As for the population change brought by the steppe people, anyone who thinks it's just a coincidence that male LN yDna was virtually wiped out in Central Europe and Britain, but much of the MtDNA SURVIVED is seriously illogical or perhaps naïve, or just can't bear the idea that this warrior culture either killed or enslaved or otherwise took the local men out of the breeding pool, and that includes Krause if he's silly enough to say such a thing. Sorry, that's usually what happens with conquests. And no, I don't think the steppe women having a higher percentage of RH- is enough to explain it. It's not a big enough difference, no matter what that RH obsessed loon may be saying. Let's have a little common sense for goodness' sakes.
A re-reading of David Anthony is a good idea.
And no, I don't think it worked exactly the same way in every place. He never said it did, and I never said it did. In Greece and other parts of southern Europe there were too many farmers, maybe fewer crop failures, or it wasn't hit as much by the plague. As a result, the modern percentage of steppe is about 25-30% there, not 50% as it is in Central Europe, and even more in the more sparsely populated north east which probably didn't have any people until the steppe people arrived. Doesn't mean their arrival wasn't disruptive, just as the arrival of the Germanic tribes into the Empire was a horror for Europe. Anyone who can't see that it took almost 1000 years to recover intellectually and culturally and in almost every other way including the standard of living from the Germanic invasions either knows very little of the history and archaeology of Europe after the fall, or is biased because they correlate their ancestors being blameless in every possible way with, what was it, their survival? Sorry, that's not how I roll, or indeed how Italians roll. We're always our own worst critics, happy to wash our dirty linen quite publicly. People from other countries should try it some time; it's very freeing to know one is being completely honest.
Which also brings me to the Latins. If the calculators others love so much are accurate, I'm about 70% Iron Age Latin, and about 25-30% "Greco-Italian", so half of that is also "Italic". Yet, I'm only 25% steppe. Like me, the Etruscans and Latins were SOUTHERN EUROPEANS, not predominantly, nor even half steppe.

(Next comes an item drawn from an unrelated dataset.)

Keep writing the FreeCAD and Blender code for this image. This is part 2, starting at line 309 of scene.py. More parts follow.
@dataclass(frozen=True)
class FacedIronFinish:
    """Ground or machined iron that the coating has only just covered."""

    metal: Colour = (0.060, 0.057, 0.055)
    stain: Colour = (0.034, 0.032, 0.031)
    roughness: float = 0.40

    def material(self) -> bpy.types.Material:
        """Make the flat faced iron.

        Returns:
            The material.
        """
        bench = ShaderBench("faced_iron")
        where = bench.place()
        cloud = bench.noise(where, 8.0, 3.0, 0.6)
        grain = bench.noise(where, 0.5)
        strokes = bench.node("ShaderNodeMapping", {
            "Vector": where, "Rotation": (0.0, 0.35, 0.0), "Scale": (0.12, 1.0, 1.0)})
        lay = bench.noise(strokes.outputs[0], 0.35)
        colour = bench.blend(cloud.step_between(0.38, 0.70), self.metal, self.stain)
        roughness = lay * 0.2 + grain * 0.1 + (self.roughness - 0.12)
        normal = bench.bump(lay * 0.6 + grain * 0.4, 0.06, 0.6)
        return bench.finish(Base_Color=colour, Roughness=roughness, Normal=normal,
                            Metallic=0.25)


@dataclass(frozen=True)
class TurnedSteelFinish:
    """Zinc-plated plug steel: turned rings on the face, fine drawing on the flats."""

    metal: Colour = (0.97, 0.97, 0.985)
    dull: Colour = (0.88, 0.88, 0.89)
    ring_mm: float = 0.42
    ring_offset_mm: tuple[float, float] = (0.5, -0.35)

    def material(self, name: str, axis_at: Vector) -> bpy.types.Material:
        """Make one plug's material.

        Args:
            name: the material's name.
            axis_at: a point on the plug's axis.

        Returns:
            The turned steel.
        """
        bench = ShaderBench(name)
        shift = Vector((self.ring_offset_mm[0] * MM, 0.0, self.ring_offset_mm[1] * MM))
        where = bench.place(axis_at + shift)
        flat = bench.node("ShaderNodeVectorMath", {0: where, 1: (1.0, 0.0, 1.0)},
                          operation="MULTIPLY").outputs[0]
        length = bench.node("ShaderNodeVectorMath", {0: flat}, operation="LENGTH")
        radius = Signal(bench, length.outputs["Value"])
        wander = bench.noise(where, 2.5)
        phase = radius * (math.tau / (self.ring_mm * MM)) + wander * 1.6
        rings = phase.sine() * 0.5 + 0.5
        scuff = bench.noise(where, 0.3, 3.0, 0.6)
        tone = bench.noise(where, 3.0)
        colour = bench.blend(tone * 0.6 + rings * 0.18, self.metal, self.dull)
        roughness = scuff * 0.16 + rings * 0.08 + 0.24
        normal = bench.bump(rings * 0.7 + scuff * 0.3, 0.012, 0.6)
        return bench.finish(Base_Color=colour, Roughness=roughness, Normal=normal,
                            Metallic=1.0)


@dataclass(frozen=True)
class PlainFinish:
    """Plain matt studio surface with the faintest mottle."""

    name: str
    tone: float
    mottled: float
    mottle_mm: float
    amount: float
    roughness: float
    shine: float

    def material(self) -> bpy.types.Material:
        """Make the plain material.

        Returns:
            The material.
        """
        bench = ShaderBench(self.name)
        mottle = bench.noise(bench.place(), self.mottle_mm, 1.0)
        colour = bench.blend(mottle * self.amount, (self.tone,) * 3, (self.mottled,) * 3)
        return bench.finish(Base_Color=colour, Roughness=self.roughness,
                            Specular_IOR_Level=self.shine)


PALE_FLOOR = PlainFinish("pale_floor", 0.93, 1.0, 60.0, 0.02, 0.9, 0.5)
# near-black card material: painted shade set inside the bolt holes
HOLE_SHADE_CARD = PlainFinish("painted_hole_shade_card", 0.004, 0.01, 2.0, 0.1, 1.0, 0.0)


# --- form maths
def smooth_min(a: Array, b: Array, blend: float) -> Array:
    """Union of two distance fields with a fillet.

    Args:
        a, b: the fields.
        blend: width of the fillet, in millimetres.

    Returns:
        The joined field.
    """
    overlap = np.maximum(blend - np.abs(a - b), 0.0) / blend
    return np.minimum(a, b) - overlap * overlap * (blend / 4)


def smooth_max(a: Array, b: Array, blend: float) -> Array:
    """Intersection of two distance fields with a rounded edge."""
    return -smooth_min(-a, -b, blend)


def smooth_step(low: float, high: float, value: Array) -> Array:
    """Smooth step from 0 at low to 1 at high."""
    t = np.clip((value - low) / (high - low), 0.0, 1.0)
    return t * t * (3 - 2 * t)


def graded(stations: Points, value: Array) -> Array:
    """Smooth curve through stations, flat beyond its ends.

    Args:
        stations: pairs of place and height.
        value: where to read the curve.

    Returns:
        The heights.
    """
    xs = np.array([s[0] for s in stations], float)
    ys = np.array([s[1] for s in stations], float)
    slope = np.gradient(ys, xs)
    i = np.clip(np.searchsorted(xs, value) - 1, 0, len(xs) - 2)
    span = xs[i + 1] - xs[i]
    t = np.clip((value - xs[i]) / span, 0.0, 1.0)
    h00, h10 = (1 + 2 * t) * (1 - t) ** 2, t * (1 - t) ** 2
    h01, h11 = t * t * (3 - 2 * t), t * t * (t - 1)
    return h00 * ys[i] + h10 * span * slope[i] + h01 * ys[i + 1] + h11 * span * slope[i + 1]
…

Even without that steppe admixture, they would have created great civilizations as the people responsible for most of their ancestry did in "Old Europe" and Anatolia.
As for their culture, the "good bits" imo all came from the Etruscans, who got it from the Greeks, and they also came from Old Europe and Anatolia. The things I hate, particularly the very male centered religion, and the extremely warrior centered culture bent on conquest, came from the steppe.

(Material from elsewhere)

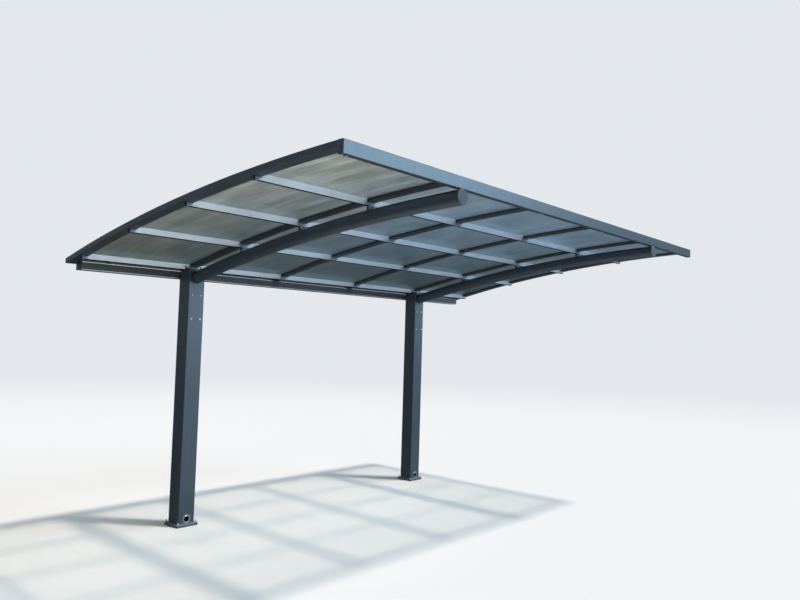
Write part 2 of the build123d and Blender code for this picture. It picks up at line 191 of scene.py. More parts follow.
@dataclass(frozen=True)
class PowderCoat(Surface):
    """Aluminium with a baked powder coat: an even satin film with a faint orange-peel skin."""

    coat: str
    dust: str = "8b8780"
    edge_wear_and_highlight_colour: str = "5b6772"
    roughness: float = 0.31
    gloss: float = 0.5
    dust_share: float = 0.2
    drift: float = 160.0
    streak: float = 9.0
    streak_length: float = 450.0
    speck: float = 28.0
    edge: float = 2.5
    # real peel is about 1 mm; drawn coarser so that it shows at this distance
    peel: float = 4.0
    peel_depth: float = 0.4

    def shader(self, add: AddNode) -> bpy.types.Node:
        """Mix the surface.

        Args:
            add: Adds a node to the material.

        Returns:
            A satin film over metal, so not metallic itself, with a coat-like index of 1.5.
        """
        place = add("ShaderNodeTexCoord").outputs["Object"]
        normal = add("ShaderNodeNewGeometry").outputs["Normal"]
        # slow drift of the shade from batch and sun, about a hand wide
        drift = add(
            "ShaderNodeTexNoise",
            {"Vector": place, "Scale": per_mm(self.drift), "Detail": 3.0, "Roughness": 0.6},
        )
        shade = add(
            "ShaderNodeMapRange",
            {"Value": drift, "From Min": 0.3, "From Max": 0.7, "To Min": 0.9, "To Max": 1.12},
        )
        film = add(
            "ShaderNodeMix",
            {SHARE: 1.0, BASE: linear(self.coat), TOP: shade},
            data_type="RGBA",
            blend_type="MULTIPLY",
        )
        # rain runs: narrow sideways, long up and down
        stretch = add(
            "ShaderNodeVectorMath",
            {0: place, 1: per_mm_along(self.streak, self.streak, self.streak_length)},
            operation="MULTIPLY",
        )
        runs = add("ShaderNodeTexNoise", {"Vector": stretch, "Scale": 1.0, "Detail": 4.0})
        run_dust = add(
            "ShaderNodeMapRange",
            {"Value": runs, "From Min": 0.52, "From Max": 0.78, "To Max": self.dust_share * 0.25},
        )
        # dust that settles on what looks up
        upright = add("ShaderNodeSeparateXYZ", {0: normal}).outputs["Z"]
        upward = add(
            "ShaderNodeMapRange",
            {"Value": upright, "From Min": 0.55, "From Max": 1.0, "To Max": self.dust_share},
        )
        specks = add(
            "ShaderNodeTexNoise",
            {"Vector": place, "Scale": per_mm(self.speck), "Detail": 6.0, "Roughness": 0.7},
        )
        settled = add("ShaderNodeMath", {0: upward, 1: specks}, operation="MULTIPLY")
        dust = add("ShaderNodeMath", {0: run_dust, 1: settled}, operation="MAXIMUM")
        dusted = add(
            "ShaderNodeMix", {SHARE: dust, BASE: film, TOP: linear(self.dust)}, data_type="RGBA"
        )
        # the film is thinner and rubbed lighter along the edges, and on the beam cap the wide light
        # rim is a painted highlight
        rounded = add("ShaderNodeBevel", {"Radius": self.edge * MM}, samples=4)
        bend = add("ShaderNodeVectorMath", {0: rounded, 1: normal}, operation="DOT_PRODUCT")
        edge_wear_and_highlight = add(
            "ShaderNodeMapRange",
            {"Value": bend, "From Min": 0.995, "From Max": 0.86, "To Max": 0.55},
        )
        colour = add(
            "ShaderNodeMix",
            {SHARE: edge_wear_and_highlight, BASE: dusted, TOP: linear(self.edge_wear_and_highlight_colour)},
            data_type="RGBA",
        )
        rough = add(
            "ShaderNodeMapRange",
            {"Value": dust, "From Max": 0.25, "To Min": self.roughness, "To Max": 0.85},
        )
        peel = add("ShaderNodeTexNoise", {"Vector": place, "Scale": per_mm(self.peel), "Detail": 2.0})
        bump = add(
            "ShaderNodeBump",
            {"Strength": 0.25, "Distance": self.peel_depth * MM, "Height": peel, "Normal": rounded},
        )
        return add(
            "ShaderNodeBsdfPrincipled",
            {
                "Base Color": colour,
                "Roughness": rough,
                "IOR": 1.5,
                "Specular IOR Level": self.gloss,
                "Normal": bump,
            },
        )


@dataclass(frozen=True)
class ExtrudedRail(Surface):
    """Natural anodised aluminium extrusion: pale, satin, with faint die lines along its length."""

    face: str
    # colour of the lower side, which is painted shade
    below: str
    # real die lines are finer; drawn 3 mm apart so that they show
    line: float = 3.0
    line_length: float = 900.0
    line_depth: float = 0.2
    drift: float = 220.0

    def shader(self, add: AddNode) -> bpy.types.Node:
        """Mix the surface.

        Args:
            add: Adds a node to the material.

        Returns:
            A pale satin face, and a lower side darkened as painted shade.
        """
        place = add("ShaderNodeTexCoord").outputs["Object"]
        normal = add("ShaderNodeNewGeometry").outputs["Normal"]
        stretch = add(
            "ShaderNodeVectorMath",
            {0: place, 1: per_mm_along(self.line_length, self.line, self.line)},
            operation="MULTIPLY",
        )
        lines = add("ShaderNodeTexNoise", {"Vector": stretch, "Scale": 1.0, "Detail": 3.0})
        drift = add(
            "ShaderNodeTexNoise", {"Vector": place, "Scale": per_mm(self.drift), "Detail": 3.0}
        )
        both = add("ShaderNodeMath", {0: lines, 1: drift}, operation="ADD")
        shade = add(
            "ShaderNodeMapRange",
            {"Value": both, "From Min": 0.6, "From Max": 1.4, "To Min": 0.84, "To Max": 1.1},
        )
        pale = add(
            "ShaderNodeMix",
            {SHARE: 1.0, BASE: linear(self.face), TOP: shade},
            data_type="RGBA",
            blend_type="MULTIPLY",
        )
        # painted shade: faces that look down get the darker colour
        upright = add("ShaderNodeSeparateXYZ", {0: normal}).outputs["Z"]
        under = add("ShaderNodeMapRange", {"Value": upright, "From Min": -0.6, "From Max": -0.75})
        colour = add(
            "ShaderNodeMix", {SHARE: under, BASE: pale, TOP: linear(self.below)}, data_type="RGBA"
        )
        rough = add("ShaderNodeMapRange", {"Value": lines, "To Min": 0.5, "To Max": 0.66})
        bump = add(
            "ShaderNodeBump", {"Strength": 0.3, "Distance": self.line_depth * MM, "Height": lines}
        )
        return add(
            "ShaderNodeBsdfPrincipled",
            {"Base Color": colour, "Metallic": 1.0, "Roughness": rough, "Normal": bump},
        )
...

Some might respond that great conquests and warrior cultures eventually made their appearance in West Asia. Indeed they did. The Semites, of course, like the steppe people were herders. If you would read up on some anthropology you would read that herders are often more aggressive than farmers. The same goes for the herders of the Caucasus, btw.
It's called the cycle of history, for those who have ever studied history. There's a civilized core built up over hundreds of years. Then there's the people of the periphery, waiting to see weakness for whatever reason. When they see it, they swoop in, there's a collapse, and the whole process of building a civilization has to start all over again. In case it isn't sufficiently clear, I'm ALWAYS for the civilized core, no matter the ethnicity. Imagine where we could be if we didn't have to keep starting all over again from scratch all the time.
Hey, we can't like all the stuff some of our ancestors did.
@Bicicleur,
Don't you ever get tired of me proving you wrong?
You really should do your homework before you discuss these things.